The recent Indian tour that witnessed Ponting’s men arrive bleary-eyed in Mumbai late October and finally leave bright-eyed and savouring a triumph that the skipper said was as special as the World Cup and Champions Trophy victories, proved that the Australian team, though a work in progress, is heading in the right direction. “We always knew that it will be tough against the Indians but I am happy with the spirit that my team showed. It is a good preparation for the 2011 World Cup. Our overall game was superior and our fielding was a key element,” Ponting said.
The Australian skipper was on the money when he ran-out Yuvraj Singh in the Mohali one-dayer and that perhaps turned the tide in favour of his squad. Australia won that match to draw level 2-2 and then won the matches in Hyderabad and Guwahati to claim the series and ensure that the team returned home with its number one status intact.
“We never underestimated the Australians. They are a good side, they have some good batsmen and they compete hard,” Dhoni said.
Inevitably Ponting found the right men during the razor-edge moments. India needed nine off the last over in the first one-dayer in Vadodara. Ponting, hamstrung by an injured Brett Lee, handed the ball to Peter Siddle and the seamer got rid of Harbhajan Singh and ensured Australia’s victory as India fell short by four runs. “It was good for Siddle. The exposure will do him good. I am sure he has never been in this situation before,” Ponting said.
Later, when Tim Paine pulled out with an injury, Ponting spent long hours with Shaun Marsh in the nets. The young opener was going through a low phase but the captain backed him to the hilt and the result was a 112 in Hyderabad that was over-shadowed by Sachin Tendulkar’s superlative 175. Yet, it was Marsh who nursed his spirits in a glass on an edge-of-the-seat night.
Ponting had his headaches over a squad that was plagued by injuries, but he never displayed fragility. Lee, Paine, James Hopes, Siddle and Moises Henriques left for Australia with niggling injuries while Michael Clarke, Brad Haddin and Nathan Bracken never came to India for the ODI series. Ponting himself failed to score a century in the series and yet he posted 267 at an average of 44.50 and handled his tormentors — Harbhajan and Ishant Sharma — with ease. His counter-attack against Ishant in Mohali proved to be an effective psychological ploy.
The key was that as a collective unit, the Australian batsmen, led by their redoubtable vice-captain Michael Hussey (313 runs), came to the party and prospered. And all-rounder Shane Watson too regained his form while India had its highs over Dhoni’s 124 in Nagpur and Tendulkar’s 175 in Hyderabad without anything substantial in-between. “Most of our players did well while for India only a few stars contributed,” Ponting said.
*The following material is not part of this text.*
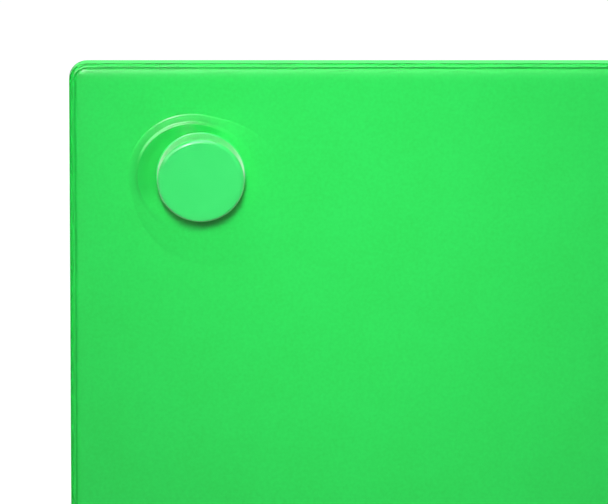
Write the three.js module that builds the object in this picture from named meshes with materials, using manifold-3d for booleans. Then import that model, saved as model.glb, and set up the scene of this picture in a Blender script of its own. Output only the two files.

The Australian skipper was also helped by a squad that refused to be overwhelmed by the Indian conditions. “As a fast bowler you have to keep your chin up and bowl in the right areas,” said left-arm seamer Doug Bollinger, who claimed nine wickets. The Australian team may be in transition and its aura in Tests may have diminished, but Ponting’s men have proved that they love a good fight and are determined to sneak in the last laugh as well.